Source: https://www.progressivegardening.com/water-resources/texas.html
Timestamp: 2019-04-26 08:12:04+00:00

Document:
For groundwater allocation, Texas employs the Rule of Capture, a common-law rule (judge-made, not legislated). The Rule of Capture provides that the landowners may 'take all the water they can capture under their land and do with it what they please, and they will not be liable to neighboring landowners even if in so doing they deprive their neighbors of the water's use' (Potter, 2004, p. 1). Indeed, Texas landowners own the underlying groundwater (Texas Water Code, 2005, §36-002). Texas is the only western state that follows the Rule of Capture (Potter, 2004, p. 1).
The conservation and development of all of the natural resources of this state . . . including . . . the conservation and development of its . . . water . . . and the preservation and conservation of all such natural resources . . . are each and all declared public rights and duties; and the Legislature shall pass any such laws as may be appropriate thereto.
By way of this constitutional section, the legislature has the power and duty to change the Rule of Capture if necessary.
The legislature has provided for the creation of groundwater conservation districts (GCDs) to conserve, preserve and protect groundwater (Texas Water Code, 2005, §36-011)8; 87 GCDs have been confirmed or are pending in the state, and 11 GCDs overlie portions of the Ogallala aquifer within the High Plains aquifer system. The GCD legislation, however, expressly recognizes that landowners own the groundwater (Texas Water Code, 2005, §36-002). GCDs are required to adopt management plans to address goals9 and regulate well drilling (Texas Water Code, 2005, §36-113), and are also empowered to enact and enforce rules that regulate well spacing, limit groundwater production and conserve groundwater.
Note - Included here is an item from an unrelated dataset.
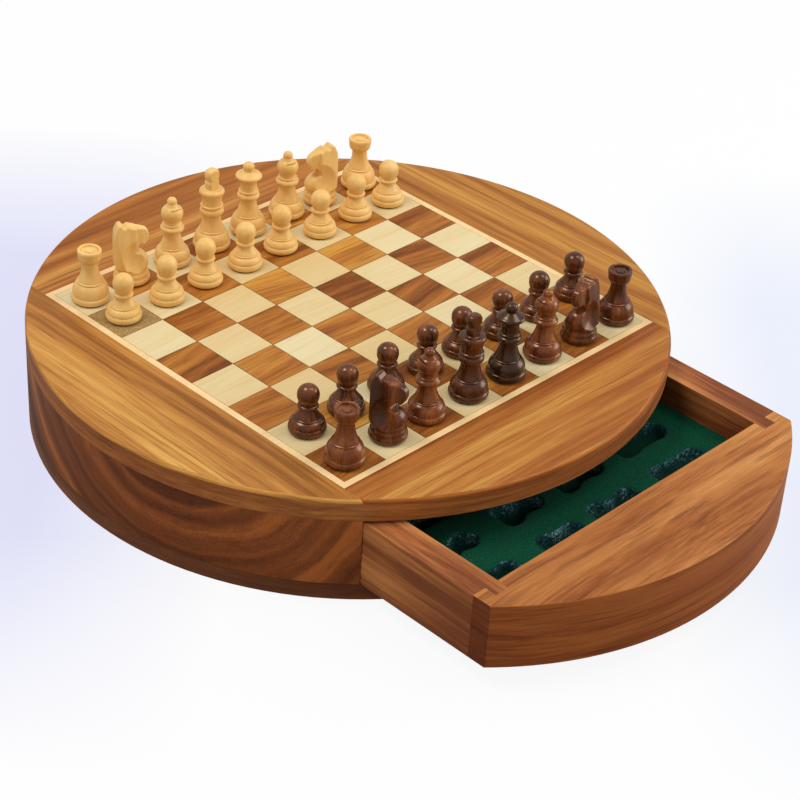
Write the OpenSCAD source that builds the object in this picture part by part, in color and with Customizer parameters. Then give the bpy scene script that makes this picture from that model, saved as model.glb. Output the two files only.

Texas classifies its waters as surface water, diffused surface water and groundwater (Waters and Water Rights, 1991 and 2004 Cumulative Supplement, v. 6, p. 774). Statutes do not expressly cover the interrelationship of surface and groundwaters or provide for the conjunctive use between the two classes. Texas court decisions seem to maintain these two as distinct and separate classes by creating a presumption that groundwater pumped near streams causing an effect on the streams is nonetheless deemed groundwater and thus governed by the Rule of Capture (Waters and Water Rights, 1991 and 2004 Cumulative Supplement, v. 6, p. 774).